# Manilpulated Credit card Transaction



## Auriol (11 Aug 2006)

During Cork week I bought a t-shirt from an England based shop (part of a quite a large, well set up company); using my credit card, the price was displayed in euro (€35) and I signed the authorisation to debit my account €35. When I got my statement I found that I had been charged £25 which converted into €37.20. I am not particularly concerned about the extra money I was charged; rather the manner in which my transaction was manipulated in this way. I still have my receipt with my signature for €35. 
I brought this to the attention of the office of consumer affairs who said that is was not in their juristiction as they do not have a permanent base in Ireland, and the Euopean Consumer Centre said it wasn't in theirs  because the transaction took place between the two parties in Ireland. I am annoyed that I don;t have an avenue to complain about this.
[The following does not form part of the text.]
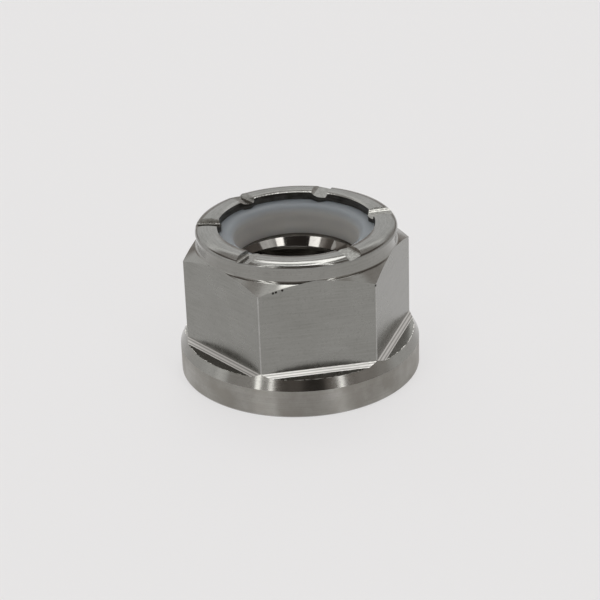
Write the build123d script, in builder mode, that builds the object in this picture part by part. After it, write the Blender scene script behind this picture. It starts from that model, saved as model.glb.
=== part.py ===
from build123d import *
from math import acos, degrees, radians, sin, tan
import os

os.makedirs("parts", exist_ok=True)

# Nylon insert lock nut with a plain seat flange: a turned and milled steel body,
# and a nylon ring held in its collar by a lip that is crimped over.
# Millimetres, +Z up along the thread axis, origin at the middle of the seat.

# Thread, cut later inside the plain bore
thread_major_d = 12.0
thread_minor_d = 10.2
countersink_over = 0.4

# Over the lip's crown
nut_height = 13.94

# Seat flange
flange_d = 21.9
flange_wall_h = 2.6
flange_cone_h = 1.2
seat_edge_break = 0.15

# Hexagon, milled from the turned blank down to a shelf on the flange
across_flats = 18.0
corner_land_d = 20.72
shelf_z = 3.5
foot_bevel_w = 0.55
foot_bevel_h = 0.27
corner_drop = 2.67
top_chamfer_angle = 32.5

# Collar round the nylon ring
collar_d = 17.94
collar_root_fillet = 0.3
collar_wall = 0.77
recess_depth = 3.59

# Lip crimped over the ring: it slopes to its mouth inside, and rolls over to a tight rim outside
lip_w = 1.97
lip_thickness = 0.65
crown_round_r = 1.88
crown_land_w = 0.2
crown_w = 1.02
lip_slope = 12
rim_round_r = 0.4
rim_swell = 0.1
rim_swell_h = 0.5

# Six press marks across the lip, as the crimping tool left them
mark_angles = (3, 61, 118, 165, 228.5, 293.5)
dent_w = 1.3
dent_depth = 0.28
dent_lean = 0.2
dent_steep_w = 0.13
dent_slope_w = 0.22
tab_reach = 0.38
tab_d = 1.5
tab_blend = 0.3
ridge_d = 4.84
ridge_tilt = 4.5
ridge_depth = 0.2

# Nylon ring
ring_bore_d = 11.24
ring_play = 0.04
ring_edge = 0.25
ring_mouth = 0.7

# Worked out from the sizes above
thread_minor_r = thread_minor_d / 2
countersink_r = (thread_major_d + countersink_over) / 2
countersink_h = countersink_r - thread_minor_r
flange_r = flange_d / 2
flange_h = flange_wall_h + flange_cone_h
flat_r = across_flats / 2
land_r = corner_land_d / 2
foot_z = shelf_z + foot_bevel_h
corner_top_z = nut_height - corner_drop
collar_r = collar_d / 2
recess_r = collar_r - collar_wall
recess_floor_z = nut_height - recess_depth
rim_r = collar_r + rim_swell
root_z = corner_top_z + (land_r - collar_r) * tan(radians(top_chamfer_angle))
crown_outer_r = rim_r - crown_w
crown_inner_r = crown_outer_r - crown_land_w
crown_z = nut_height - crown_round_r
rim_angle = degrees(acos((crown_w - rim_round_r) / (crown_round_r - rim_round_r)))
rim_z = crown_z + (crown_round_r - rim_round_r) * sin(radians(rim_angle))
neck_z = rim_z - rim_swell_h
root_fillet = min(collar_root_fillet, neck_z - root_z)
lip_inner_r = rim_r - lip_w
lip_edge_z = nut_height - (crown_inner_r - lip_inner_r) * tan(radians(lip_slope))
lip_under_z = lip_edge_z - lip_thickness
tab_tip_r = lip_inner_r - tab_reach
lip_raw_r = tab_tip_r - tab_blend
lip_raw_z = lip_edge_z - (lip_inner_r - lip_raw_r) * tan(radians(lip_slope))
dent_high_z = nut_height - dent_depth
dent_low_z = dent_high_z - dent_lean
ridge_r = ridge_d / 2
ridge_h = ridge_depth + lip_thickness / 2
tab_r = tab_d / 2
tab_centre_r = tab_tip_r + tab_r
ring_bore_r = ring_bore_d / 2
ring_outer_r = recess_r - ring_play
ring_mouth_z = lip_under_z - ring_mouth
clear = 1.0

# What the milling leaves: the shelf, the bevelled foot and the six flats
with BuildPart() as hexagon:
    with BuildSketch(Plane.XY):
        Circle(flange_r + clear)
    extrude(amount=shelf_z)
    with BuildSketch(Plane.XY.offset(shelf_z)):
        RegularPolygon(flat_r + foot_bevel_w, 6, major_radius=False)
    with BuildSketch(Plane.XY.offset(foot_z)):
        RegularPolygon(flat_r, 6, major_radius=False)
    loft()
    with BuildSketch(Plane.XY.offset(foot_z)):
        RegularPolygon(flat_r, 6, major_radius=False)
    extrude(amount=neck_z - foot_z)
    with BuildSketch(Plane.XY.offset(neck_z)):
        Circle(flange_r + clear)
    extrude(amount=nut_height - neck_z + clear)

# Nose of the crimping tool, which leans to one side and presses a flat across the lip
with BuildPart() as dent:
    with BuildSketch(Plane(origin=(0, 0, 0), x_dir=(0, 1, 0), z_dir=(1, 0, 0))):
        with BuildLine():
            Polyline(
                (-dent_w / 2, dent_low_z),
                (dent_w / 2, dent_high_z),
                (dent_w / 2 + dent_slope_w, nut_height),
                (dent_w / 2 + dent_slope_w, nut_height + clear),
                (-dent_w / 2 - dent_steep_w, nut_height + clear),
                (-dent_w / 2 - dent_steep_w, nut_height),
                close=True,
            )
        make_face()
    extrude(amount=rim_r + clear)

# Mouth of the lip, with a rounded tab at each press mark
with BuildPart() as mouth:
    with BuildSketch(Plane.XY.offset(lip_under_z - ridge_h)) as mouth_outline:
        Circle(lip_inner_r)
        for angle in mark_angles:
            with PolarLocations(tab_centre_r, 1, start_angle=angle):
                Circle(tab_r, mode=Mode.SUBTRACT)
        fillet(mouth_outline.vertices(), tab_blend)
    extrude(amount=nut_height - lip_under_z + clear)

# Ridge that each nose leaves under the lip, sunk in the nylon
ridge_origin = (lip_raw_r, 0, lip_under_z - ridge_depth)
ridge_dir = Vector(1, 0, 0).rotate(Axis.Y, -ridge_tilt)
with BuildPart() as ridge:
    with BuildSketch(Plane(origin=ridge_origin, x_dir=(0, 1, 0), z_dir=ridge_dir)):
        with Locations((0, ridge_r)):
            Circle(ridge_r)
        Rectangle(2 * ridge_r, ridge_h, align=(Align.CENTER, Align.MIN), mode=Mode.INTERSECT)
    extrude(amount=recess_r - tab_tip_r + tab_blend + ring_play)
with BuildPart() as ridges:
    for angle in mark_angles:
        add(ridge.part.rotate(Axis.Z, angle))
    add(mouth.part, mode=Mode.SUBTRACT)

with BuildPart() as nut_body:
    # Turned blank with its recess and the lip already turned in
    with BuildSketch(Plane.XZ) as blank:
        with BuildLine():
            Polyline(
                (thread_minor_r, countersink_h),
                (countersink_r, 0),
                (flange_r - seat_edge_break, 0),
                (flange_r, seat_edge_break),
                (flange_r, flange_wall_h),
                (land_r, flange_h),
                (land_r, corner_top_z),
                (collar_r, root_z),
                (collar_r, neck_z),
                (rim_r, rim_z),
            )
            CenterArc((rim_r - rim_round_r, rim_z), rim_round_r, 0, rim_angle)
            CenterArc((crown_outer_r, crown_z), crown_round_r, rim_angle, 90 - rim_angle)
            Polyline(
                (crown_outer_r, nut_height),
                (crown_inner_r, nut_height),
                (lip_raw_r, lip_raw_z),
                (lip_raw_r, lip_under_z),
                (recess_r, lip_under_z),
                (recess_r, recess_floor_z),
                (countersink_r, recess_floor_z),
                (thread_minor_r, recess_floor_z - countersink_h),
                (thread_minor_r, countersink_h),
            )
        make_face()
        fillet(blank.vertices().sort_by_distance((collar_r, root_z))[0], root_fillet)
    revolve(axis=Axis.Z)
    add(hexagon.part, mode=Mode.INTERSECT)
    # The mouth, the pressed metal under the lip, then the dents above it
    add(mouth.part, mode=Mode.SUBTRACT)
    add(ridges.part)
    for angle in mark_angles:
        add(dent.part.rotate(Axis.Z, angle), mode=Mode.SUBTRACT)
nut_body.part.label = "nut_body"
export_step(nut_body.part, "parts/nut_body.step")

with BuildPart() as nylon_ring:
    # Ring with a large round at its mouth, flat under the lip
    with BuildSketch(Plane.XZ):
        with BuildLine():
            Polyline(
                (ring_bore_r, ring_mouth_z),
                (ring_bore_r, recess_floor_z),
                (ring_outer_r - ring_edge, recess_floor_z),
                (ring_outer_r, recess_floor_z + ring_edge),
                (ring_outer_r, lip_under_z),
                (ring_bore_r + ring_mouth, lip_under_z),
            )
            CenterArc((ring_bore_r + ring_mouth, ring_mouth_z), ring_mouth, 90, 90)
        make_face()
    revolve(axis=Axis.Z)
    # Hollows where the pressed metal of the lip bears on it
    add(ridges.part, mode=Mode.SUBTRACT)
nylon_ring.part.label = "nylon_ring"
export_step(nylon_ring.part, "parts/nylon_ring.step")
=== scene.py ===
import bpy
from math import acos, atan2, cos, degrees, hypot, pi, radians, sin, tan
from mathutils import Matrix, Vector


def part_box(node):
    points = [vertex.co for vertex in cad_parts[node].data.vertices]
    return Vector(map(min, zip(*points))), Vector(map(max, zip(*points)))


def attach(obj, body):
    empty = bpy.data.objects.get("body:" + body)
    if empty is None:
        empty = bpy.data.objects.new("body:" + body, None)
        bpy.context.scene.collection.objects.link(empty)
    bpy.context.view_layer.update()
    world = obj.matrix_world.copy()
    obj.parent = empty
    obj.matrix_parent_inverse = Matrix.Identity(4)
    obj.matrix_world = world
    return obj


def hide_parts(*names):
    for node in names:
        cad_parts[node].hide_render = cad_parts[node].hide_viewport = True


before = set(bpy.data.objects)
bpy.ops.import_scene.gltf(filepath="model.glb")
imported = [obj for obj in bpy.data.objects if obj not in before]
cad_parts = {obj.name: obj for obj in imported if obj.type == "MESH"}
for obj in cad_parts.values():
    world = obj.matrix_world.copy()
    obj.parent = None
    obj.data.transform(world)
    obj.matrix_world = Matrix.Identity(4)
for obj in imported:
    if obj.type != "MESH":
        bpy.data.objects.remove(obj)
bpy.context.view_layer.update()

# The steel body: one piece of plated steel, turned with its seat flange and collar, milled
# to a hexagon down to a shelf on the flange, threaded, and crimped over the nylon by a tool
# with six noses. Sizes are in millimetres until a mesh is finished.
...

Any ideas as to who will listen this complaint (apart from the,shop who I have informed)


----------



## Humpback (11 Aug 2006)

Auriol said:


> I am annoyed that I don;t have an avenue to complain about this. Any ideas as to who will listen this complaint (apart from the,shop who I have informed)


 
I'm sure if you disputed the transaction with your credit card company, particularly since you have the signed receipt, that you'd get some satisfaction.


----------



## roxy (11 Aug 2006)

Auriol said:


> During Cork week


 
What in the name of God is Cork week?


----------



## mf1 (11 Aug 2006)

Huge Sailing Event. 

mf


----------



## Seagull (11 Aug 2006)

You might also like to mention this to the gardai as I'm sure some kind of crime is involved, whether it be fraud, theft or something else.


----------



## Butter (21 Aug 2006)

Go to your credit card company and tell them you have the signed receipt for €35.  A similiar thing happened to me when I signed a credit card receipt in a restaurant and when it came through the total on the bill was for €20 more than I had signed for.  I didn't even have the receipt anymore but contacted the credit card company who chased up the restaurant and asked them to produce the signed docket, which they did for the lower amount which I had actually signed.  I was refunded the €20.  I still don't know how they managed to put it through at €20 extra but I really think it was fraud.  It's not the monetary value so much as the principle involved.


----------



## RainyDay (21 Aug 2006)

Restaurants will often update the amount of the bill after signing when a tip is added to the credit card receipt. Of course, they should always be able to show a signed docket for the updated amount in these cases.


----------